Developments in four different areas last week deserve some attention.  All of them touch on issues that this blog has tracked in the past, and all of them will be of interest to the labor professional.

NLRB Nominations. The President's nominations to the NLRB continue to move through the Senate confirmation process. The Senate's Health, Education, Labor and Pension ("HELP") Committee approved the nominations, although certainly not unanimously, and sent them to the full Senate.  Most of the dispute grew out of the nominations of Members Griffin and Block, who were recess appointed by the President last year.  Many of the Republican Senators on the HELP committee believe Members Griffin and Block should have stepped down after a federal court of appeals held that their appointments were unconstitutional.  Two things to watch as the nominations move to the full Senate:

  • Will the Senate eliminate the filibuster so that the NLRB nominees (among others) can be confirmed?
  • Will the Senate be able to act before Chairman Pearce's term expires in August, leaving the NLRB without the quorum necessary to act?

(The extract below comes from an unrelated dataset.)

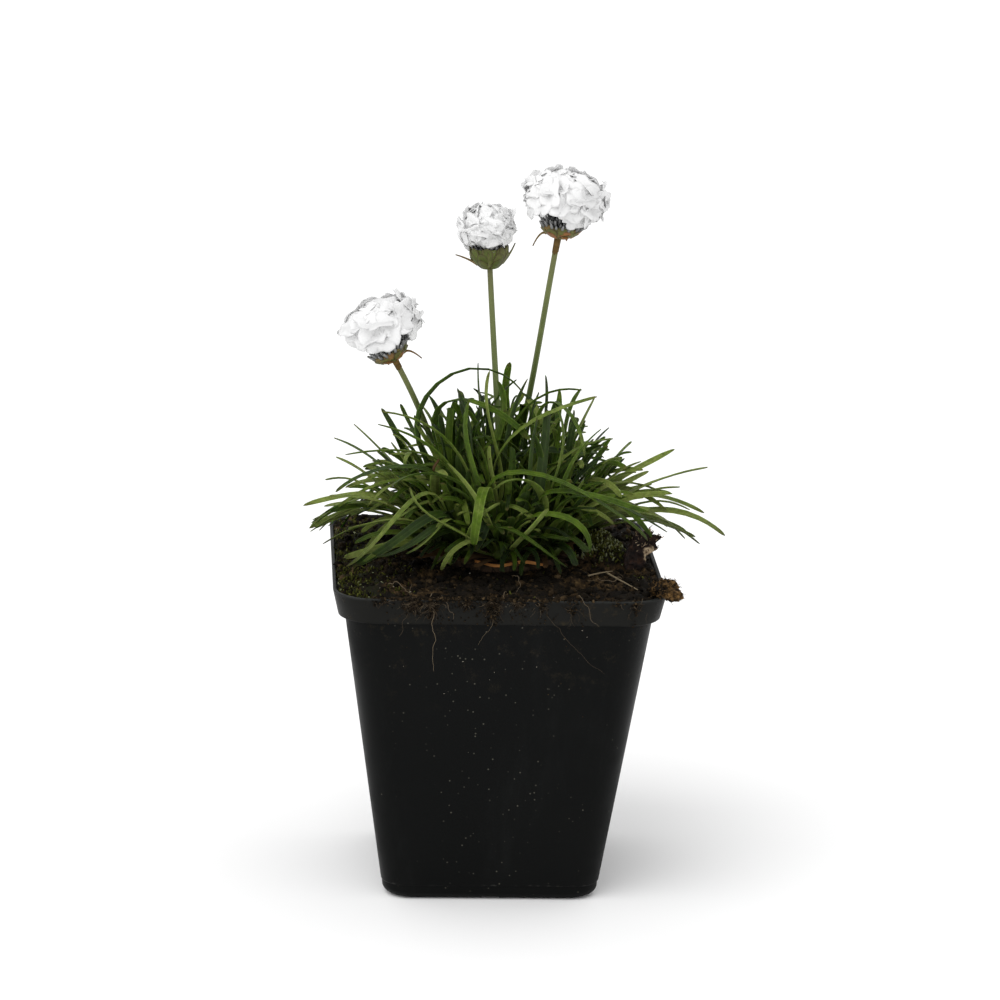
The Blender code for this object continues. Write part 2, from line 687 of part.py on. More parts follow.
def make_rosette(number, frame, leaves, stem_room, material):
    """A leafy shoot: a plug of leaf sheaths with its leaves sunk into it, and a socket for its stem."""
    bm = bmesh.new()
    sweep(bm, plug_rings(frame))
    rosette = add_object(f"rosette_{number}", bm, material)
    if stem_room:
        socket = bmesh.new()
        sweep(socket, stem_room)
        cut(rosette, socket)
    blades = []
    for rings in leaves:
        blade = bmesh.new()
        sweep(blade, rings)
        blades.append(blade)
    fuse(rosette, blades)
    return rosette


# The flowers


def make_stem(number, rings, material):
    """A leafless flower stem."""
    bm = bmesh.new()
    sweep(bm, rings)
    return add_object(f"flower_stem_{number}", bm, material)


def bract_rings(flower, frame, index):
    """Returns the rings of one bract, which leaves the side of the cup and points up and out."""
    turn = 2 * math.pi * (index + 0.3) / BRACT_COUNT
    radius = flower["cup_radius"] * MM
    height = flower["cup_height"] * MM
    tip = LONG_BRACT_TIP if index % 4 == 1 else BRACT_TIP
    outward = Vector((math.cos(turn), math.sin(turn), 0))
    points = [outward * (radius * out) + Vector((0, 0, height * up))
              for out, up in ((0.62, 0.25), (0.98, 0.55), tip)]
    path = [frame @ bezier(points, step / BRACT_STEPS) for step in range(BRACT_STEPS + 1)]
    across = frame.to_3x3() @ Vector((-math.sin(turn), math.cos(turn), 0))
    rings = []
    for share, breadth in BRACT_STATIONS:
        place = round(share * BRACT_STEPS)
        along = path[min(place + 1, BRACT_STEPS)] - path[max(place - 1, 0)]
        up = along.cross(across).normalized()
        half = across * (BRACT_WIDTH * breadth / 2)
        rings.append([path[place] - half, path[place] + half, path[place] + up * BRACT_DEPTH])
    return rings


def make_involucre(number, flower, material):
    """The cup of bracts under a head, open at the top for the head and below for the stem."""
    frame = flower_frame(flower)
    radius = flower["cup_radius"] * MM
    height = flower["cup_height"] * MM
    bore = STEM_TOP_RADIUS + GAP
    lip = radius * 0.97
    profile = ((bore, 0.0), (bore + CUP_WALL, 0.0), (radius * 0.78, height * 0.35), (radius, height * 0.75),
               (lip, height), (lip - CUP_WALL, height), (radius * CUP_NECK, height * 0.55), (bore, height * 0.45))
    bm = bmesh.new()
    corners = [bm.verts.new((out, 0, up)) for out, up in profile]
    edges = [bm.edges.new((corners[index - 1], corners[index])) for index in range(len(corners))]
    bmesh.ops.spin(bm, geom=corners + edges, axis=(0, 0, 1), cent=(0, 0, 0), angle=2 * math.pi,
                   steps=CUP_SIDES, use_merge=True)
    bmesh.ops.remove_doubles(bm, verts=bm.verts, dist=0.01 * MM)
    bmesh.ops.transform(bm, matrix=frame, verts=bm.verts)
    involucre = add_object(f"involucre_{number}", bm, material)
    bracts = []
    for index in range(BRACT_COUNT):
        bract = bmesh.new()
        sweep(bract, bract_rings(flower, frame, index))
        bracts.append(bract)
    fuse(involucre, bracts)
    return involucre


def make_floret(radius, rng):
    """A funnel with five notched lobes, its mouth on the level of the origin and its tube below."""
    bm = bmesh.new()
    bmesh.ops.create_cone(bm, cap_ends=True, segments=FLORET_SIDES, radius1=0, radius2=radius,
                          depth=FLORET_LENGTH, matrix=Matrix.Translation((0, 0, -FLORET_LENGTH / 2)))
    mouth = max(bm.faces, key=lambda face: face.calc_center_median().z)
    for index, vert in enumerate(mouth.verts):
        if index % 2:
            vert.co.x *= NOTCH
            vert.co.y *= NOTCH
            vert.co.z -= radius * NOTCH_DROP
        else:
            vert.co.z += radius * rng.uniform(*LOBE_LIFT)
    throat = bmesh.ops.poke(bm, faces=[mouth])["verts"][0]
    throat.co.z = -radius * THROAT
    return bm


def head_shape(flower):
    """Returns the height of a head's middle, and its half width and half height."""
    top = flower["top"] * MM
    bottom = flower["bottom"] * MM
    return (top + bottom) / 2, flower["radius"] * MM, (top - bottom) / 2


def core_rings(flower, frame):
    """Returns the rings of a head's core, from its neck in the cup to its crown."""
    middle, across, tall = head_shape(flower)
    cup_height = flower["cup_height"] * MM
    neck = flower["cup_radius"] * MM * CUP_NECK - 1.4 * GAP
    rings = [circle(neck * 0.6, cup_height * 0.55 + 1.2 * GAP, HEAD_SIDES, frame),
             circle(neck, cup_height + GAP, HEAD_SIDES, frame)]
    for latitude in CORE_LATITUDES:
        out = (across - CORE_INSET) * math.cos(math.radians(latitude))
        up = middle + (tall - CORE_INSET) * math.sin(math.radians(latitude))
        if up > cup_height + 3 * GAP:
            rings.append(circle(out, up, HEAD_SIDES, frame))
    return rings


def floret_matrix(flower, share, turn, rng):
    """Returns where a floret sits on a head: share runs from the crown down to the lowest florets."""
    middle, across, tall = head_shape(flower)
    rise = 1 - share * (1 - FLORET_LOWEST)
    level = math.sqrt(1 - rise * rise)
    aim = Vector((level * math.cos(turn), level * math.sin(turn), rise))
    reach = -rng.uniform(0.0, FLORET_SINK)
    mouth = Vector((aim.x * (across + reach), aim.y * (across + reach), middle + aim.z * (tall + reach)))
    facing = Vector((aim.x / across, aim.y / across, aim.z / tall)).normalized()
    facing += Vector([rng.uniform(-FLORET_LEAN, FLORET_LEAN) for axis in range(3)])
    turned = facing.to_track_quat("Z", "Y").to_matrix().to_4x4()
    return Matrix.Translation(mouth) @ turned @ Matrix.Rotation(rng.uniform(0, 1.2), 4, "Z")


def make_head(number, flower, material, cup):
    """A dense head: a small core that florets cover on all sides, standing in its cup of bracts."""
    frame = flower_frame(flower)
    rng = random.Random(SEED + number)
    bm = bmesh.new()
    sweep(bm, core_rings(flower, frame))
    head = add_object(f"flower_head_{number}", bm, material)
    size = min(FLORET_RADIUS, flower["radius"] * MM * FLORET_SHARE)
    florets = []
    for index in range(flower["florets"]):
        floret = make_floret(size * rng.uniform(0.9, 1.1), rng)
        place = floret_matrix(flower, (index + 0.5) / flower["florets"], index * GOLDEN_TURN, rng)
        bmesh.ops.transform(floret, matrix=frame @ place, verts=floret.verts)
        if BVHTree.FromBMesh(floret).overlap(cup):
            floret.free()
        else:
            florets.append(floret)
    fuse(head, florets)
    return head


# What lies on the soil


def ground(surface, x, y, spread=0.0):
    """Returns the greatest height of the soil round a place."""
    spots = [(x, y)] + [(x + spread * math.cos(turn), y + spread * math.sin(turn)) for turn in range(6)]
    return max(surface.ray_cast(Vector((*spot, 2 * POT_HEIGHT)), Vector((0, 0, -1)))[0].z for spot in spots)


def flake_outline():
    """Returns the ragged outline of the bark flake in its own plane, with its foot below the origin."""
    return [Vector((across * MM, 0, up * MM)) for across, up in FLAKE_OUTLINE]


def make_bark_flake(surface):
    """A flake of bark that stands in the soil by the right side of the pot."""
    place = Matrix.Translation((*FLAKE_PLACE, ground(surface, *FLAKE_PLACE)))
    turn = Matrix.Rotation(math.radians(FLAKE_TURN), 4, "Z")
    frame = place @ turn @ Matrix.Rotation(math.radians(-FLAKE_LEAN), 4, "X")
    bm = bmesh.new()
    sweep(bm, [[frame @ (point + Vector((0, side * FLAKE_THICK / 2, 0))) for point in flake_outline()]
               for side in (-1, 1)])
    flake = add_object("bark_flake", bm, make_material("bark_flake", (0.060, 0.026, 0.014), 0.9))
    return flake, frame


def cut_flake_slot(soil, frame):
    """Cuts the plain slot that the bark flake stands in."""
    slot = bmesh.new()
    low = [point for point in flake_outline() if point.z < SLOT_LEVEL]
    left, right = (side(point.x for point in low) for side in (min, max))
    foot = min(point.z for point in low) - GAP
    middle = Matrix.Translation(((left + right) / 2, 0, (SLOT_TOP + foot) / 2))
    size = Matrix.Diagonal((right - left + 4 * GAP, FLAKE_THICK + 2 * GAP, SLOT_TOP - foot, 1.0))
    bmesh.ops.create_cube(slot, size=1.0, matrix=frame @ middle @ size)
    cut(soil, slot)


def make_peat_clod():
    """A clod of fibrous peat that sits over the right front corner of the rim."""
    bm = bmesh.new()
    bmesh.ops.create_icosphere(bm, subdivisions=2, radius=MM)
    bmesh.ops.scale(bm, verts=bm.verts, vec=CLOD_SIZE)
    for vert in bm.verts:
        vert.co *= 1 + CLOD_RELIEF * noise.noise(vert.co / CLOD_GRAIN)
    bmesh.ops.translate(bm, verts=bm.verts, vec=CLOD_PLACE)
    clod = add_object("peat_clod", bm, make_material("fibrous_peat", (0.075, 0.042, 0.022), 0.95))
    rim = bmesh.new()
    sweep(rim, [square_ring(RIM_HALF + GAP, level) for level in (POT_HEIGHT - COLLAR_HEIGHT, POT_HEIGHT + GAP)])
    cut(clod, rim)
    return clod


def make_dead_leaf(surface):
    """A dead orange leaf that lies in front of the tuft."""
    points = [Vector(point) * MM for point in DEAD_LEAF]
    path = []
    for step in range(LEAF_STEPS + 1):
        spot = bezier(points, step / LEAF_STEPS)
        spot.z += ground(surface, spot.x, spot.y, 1.2 * MM) + GAP + LEAF_DEPTH
        path.append(spot)
    bm = bmesh.new()
    sweep(bm, blade_rings(path, DEAD_LEAF_WIDTH))
    return add_object("dead_leaf", bm, make_material("dead_leaf", (0.30, 0.12, 0.035), 0.7))


def make_straw(surface):
    """A pale forked straw that lies on the soil at the front right."""
    limbs = []
    for start, end in STRAW_LIMBS:
        first, last = Vector((*start, 0)) * MM, Vector((*end, 0)) * MM
        path = [first.lerp(last, step / STRAW_STEPS) for step in range(STRAW_STEPS + 1)]
        for spot in path:
            spot.z = ground(surface, spot.x, spot.y, 1.5 * MM) + GAP + STRAW_RADIUS
        radii = [STRAW_RADIUS * (1 - STRAW_TAPER * step) for step in range(STRAW_STEPS + 1)]
        limb = bmesh.new()
        sweep(limb, tube_rings(path, radii, STRAW_SIDES))
        limbs.append(limb)
    straw = add_object("straw", limbs[0], make_material("straw", (0.45, 0.38, 0.24), 0.75))
    fuse(straw, limbs[1:])
    return straw


def build():
    """Builds every piece."""
    clear_scene()
    pot = make_pot()
    soil = make_soil()
    rootstock = make_rootstock()
    surface = tree_of(soil)
    flake, flake_frame = make_bark_flake(surface)
    clod = make_peat_clod()
    dead_leaf = make_dead_leaf(surface)
    straw = make_straw(surface)
    cut_flake_slot(soil, flake_frame)
    green = make_material("leaf_green", (0.045, 0.085, 0.018), 0.5)
    stem_green = make_material("stem_green", (0.12, 0.15, 0.05), 0.5)
    bract_green = make_material("bract_green", (0.10, 0.11, 0.045), 0.6)
    white = make_material("petal_white", (0.82, 0.82, 0.83), 0.7)
    frames = rosette_places()
    stems = [stem_rings(flower, frames[flower["rosette"] - 1]) for flower in FLOWERS]
    stem_trees = [tree_of_rings(rings) for rings in stems]
    solid_trees = [tree_of(thing) for thing in (pot, soil, rootstock, flake, clod, dead_leaf, straw)]
    leaves = grow_rosettes(stem_trees + solid_trees)
    rooms = {flower["rosette"]: stem_rings(flower, frames[flower["rosette"] - 1], GAP) for flower in FLOWERS}
    for number, frame in enumerate(frames, 1):
        make_rosette(number, frame, leaves[number - 1], rooms.get(number), green)
    for number, flower in enumerate(FLOWERS, 1):
        make_stem(number, stems[number - 1], stem_green)
        cup = make_involucre(number, flower, bract_green)
        make_head(number, flower, white, tree_of(cup))


build()
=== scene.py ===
import math
import random

import bmesh
import bpy
from bpy.props import FloatProperty, FloatVectorProperty, IntProperty, PointerProperty
from mathutils import Matrix, Vector, noise
from mathutils.bvhtree import BVHTree


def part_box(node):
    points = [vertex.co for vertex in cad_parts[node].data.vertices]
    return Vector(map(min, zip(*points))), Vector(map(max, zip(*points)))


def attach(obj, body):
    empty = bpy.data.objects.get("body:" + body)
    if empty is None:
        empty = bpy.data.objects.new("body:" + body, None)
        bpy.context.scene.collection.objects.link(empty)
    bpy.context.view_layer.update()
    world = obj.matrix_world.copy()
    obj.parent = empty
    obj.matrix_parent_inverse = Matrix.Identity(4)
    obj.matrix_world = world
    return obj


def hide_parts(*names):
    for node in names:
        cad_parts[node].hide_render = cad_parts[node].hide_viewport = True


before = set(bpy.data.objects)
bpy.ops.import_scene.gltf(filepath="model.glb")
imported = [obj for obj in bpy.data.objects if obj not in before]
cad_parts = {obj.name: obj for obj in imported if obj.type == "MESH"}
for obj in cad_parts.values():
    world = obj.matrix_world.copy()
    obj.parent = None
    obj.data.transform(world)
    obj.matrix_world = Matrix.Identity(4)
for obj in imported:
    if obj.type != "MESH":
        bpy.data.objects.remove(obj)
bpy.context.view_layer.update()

bl_info = {
    "name": "Potted Sea Thrift",
    "version": (1, 0, 0),
    "blender": (4, 5, 0),
    "location": "View3D > Sidebar > Sea Thrift",
    "description": "Dresses the packed sea thrift in its pot: leaves, flowers, peat, moss and plastic",
    "category": "Add Mesh",
}

MM = 0.001
GAP = 0.35 * MM
FULL_TURN = 2 * math.pi
GOLDEN_TURN = math.radians(137.508)
UPRIGHT = Vector((0, 0, 1))
MARKS = ("tint", "along", "across", "under")  # numbers that a material reads at each corner

# The pot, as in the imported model.
POT_HEIGHT = 90 * MM
RIM_HALF = 45 * MM
COLLAR_HALF = 43.4 * MM
COLLAR_HEIGHT = 7.2 * MM
BODY_TOP_HALF = 41.6 * MM
BASE_HALF = 29.8 * MM
FOOT_HEIGHT = 4.4 * MM
FOOT_STEP = 0.35 * MM
FOOT_ROUND = 3.0 * MM
WALL = 1.0 * MM
FLOOR = 1.6 * MM
CORNER_SHARE = 0.24
CORNER_STEPS = 12
DRAIN_RADIUS = 3.3 * MM
DRAIN_REACH = 17.5 * MM
VENT_WIDTH = 5 * MM
VENT_HEIGHT = 0.7 * MM
VENT_START = 17 * MM
EDGE_ROUND = 0.3 * MM  # of the rim and of the collar's lower edge
STEP_ROUND = 0.12 * MM  # of the small steps in the pot's face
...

Persuader Rulemaking. The Chairman of the House Education and the Workforce Committee sent a letter to the DOL requesting that the agency withdraw its proposed regulation that would alter the interpretation of the LMRDA's "advice" exemption.  Perhaps the more significant development in this rulemaking activity, however, is the absence of the final rule. While appearing on the rulemaking agenda with an intended April 2013 publication date, the DOL has still not released a final rule. For labor professionals working for or representing management, no news is good news on this rule.

Recess Appointments.  Two significant briefs were filed with the Supreme Court this past week in the Noel Canning case, which held that the President's appointments of Members Griffin and Block were unconstitutional.  First, the employer filed its brief.  It didn't oppose review by the Court, but did argue that the D.C. Circuit correctly decided the case.  Second, all 45 Senate Republicans filed a brief, urging the Court to take the case, and criticizing the NLRB's presentation of the issue for decision as to narrow.

NLRB's General Counsel Nomination.  President Obama has again nominated Lafe Solomon to serve as the NLRB's General Counsel ("GC").  The GC is the "prosecutor" of alleged violations of the NLRA.  Mr. Solomon is currently serving as the Acting GC, and has been since 2010 given the Senate's refusal to confirm him the last time the President nominated him.